Bank trade groups also have noted an imbalance in the CFPB's proposal on charging fees. 

The CFPB's proposal allows data aggregators to charge fees but banks would not be able to do so. In comment letters on the proposal, bank trade groups said that third parties are likely to pass fees charged by data aggregators onto consumers, which creates an anticompetitive windfall for data aggregators at the expense of a competitive market.

Responding to data requests

Banks also will be looking to see if the CFPB changes its requirement that a bank respond to requests within 3.5 seconds [technically the CFPB's proposal says 3,500 milliseconds.] The bureau also is requiring a 99.5% accurate response rate. Sending a data package with two years' worth of bank transaction data is no easy feat to accomplish in that time frame and with that level of accuracy, bankers say.

Banks are required to authenticate and identify a consumer request but it is currently unclear whether that process will be easy for consumers or involve some level of friction. 

Still, banks can respond to data requests by sending a text, email or phone call to their customer to double-check that the customer did in fact authorize that their data be shared. 

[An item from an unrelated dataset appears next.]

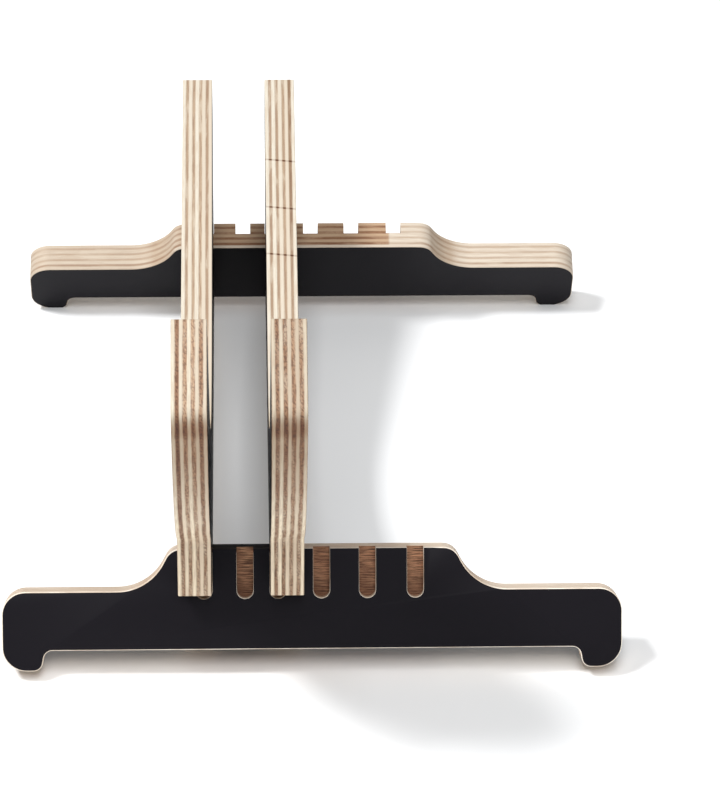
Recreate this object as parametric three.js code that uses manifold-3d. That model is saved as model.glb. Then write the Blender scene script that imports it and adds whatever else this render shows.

"That's something that's good in the proposal, which is that banks can have a valid response to check with their customer," Marshall said. "There are pros and cons to that. On one hand, it does create more friction because it's another step of the process, but at least the bank can ensure that their customer did intend to share that information."

Under the proposal, a third-party fintech or bank will get authorization from the customer and provide a disclosure, and the customer responds by signing or verifying their consent, which gets sent by the third-party to the consumer's bank. 

"Banks certainly feel the need to have a step in the process that says, "No," said Stone. "How that will happen is an open question."